### Exercise instructions
Output the lines that follow exactly as they are.

### Dataset excerpt

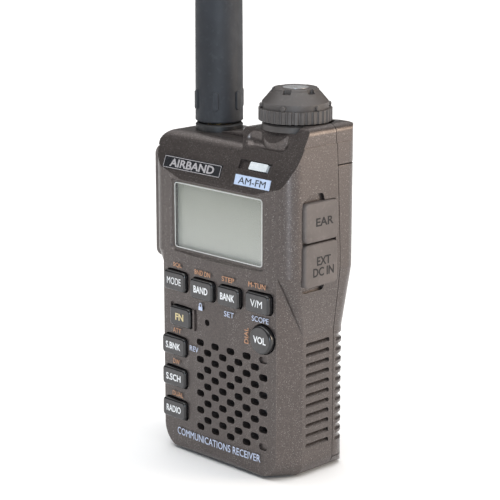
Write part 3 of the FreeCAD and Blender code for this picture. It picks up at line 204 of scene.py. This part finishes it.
def moulded(name, colour, roughness, grain, depth, spread=0.15, wear=0.35, coat=0.0, specular=0.5):
    """Moulded plastic or rubber with a fine grain, drifting tone, dust and rubbed rims."""
    skin = Recipe(name, specular=specular, coat=coat)
    tone = skin.mottled(colour, spread, 9 * MM)
    dusty = tuple(min(1.0, c * 1.5 + 0.02) for c in colour)
    tone = skin.mix(skin.ramp(skin.noise(1.1 * MM, 5.0), 0.55, 0.8, 0.0, 0.5), tone, dusty)
    worn = tuple(min(1.0, c * 2.0 + 0.035) for c in colour)
    tone = skin.mix(skin.edges(0.25 * MM, wear), tone, worn)
    gloss = skin.ramp(skin.noise(2.2 * MM, 4.0), 0.3, 0.7, roughness - 0.07, roughness + 0.07)
    return skin.finish(tone, gloss, [(skin.noise(grain, 3.0), depth),
                                     (skin.noise(grain * 9, 2.0), depth * 2)])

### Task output
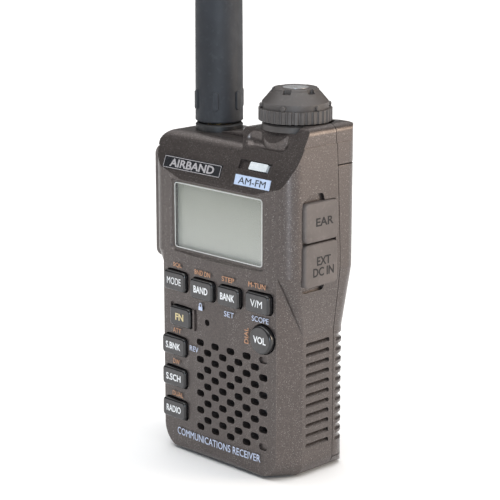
Write part 3 of the FreeCAD and Blender code for this picture. It picks up at line 204 of scene.py. This part finishes it.
def moulded(name, colour, roughness, grain, depth, spread=0.15, wear=0.35, coat=0.0, specular=0.5):
    """Moulded plastic or rubber with a fine grain, drifting tone, dust and rubbed rims."""
    skin = Recipe(name, specular=specular, coat=coat)
    tone = skin.mottled(colour, spread, 9 * MM)
    dusty = tuple(min(1.0, c * 1.5 + 0.02) for c in colour)
    tone = skin.mix(skin.ramp(skin.noise(1.1 * MM, 5.0), 0.55, 0.8, 0.0, 0.5), tone, dusty)
    worn = tuple(min(1.0, c * 2.0 + 0.035) for c in colour)
    tone = skin.mix(skin.edges(0.25 * MM, wear), tone, worn)
    gloss = skin.ramp(skin.noise(2.2 * MM, 4.0), 0.3, 0.7, roughness - 0.07, roughness + 0.07)
    return skin.finish(tone, gloss, [(skin.noise(grain, 3.0), depth),
                                     (skin.noise(grain * 9, 2.0), depth * 2)])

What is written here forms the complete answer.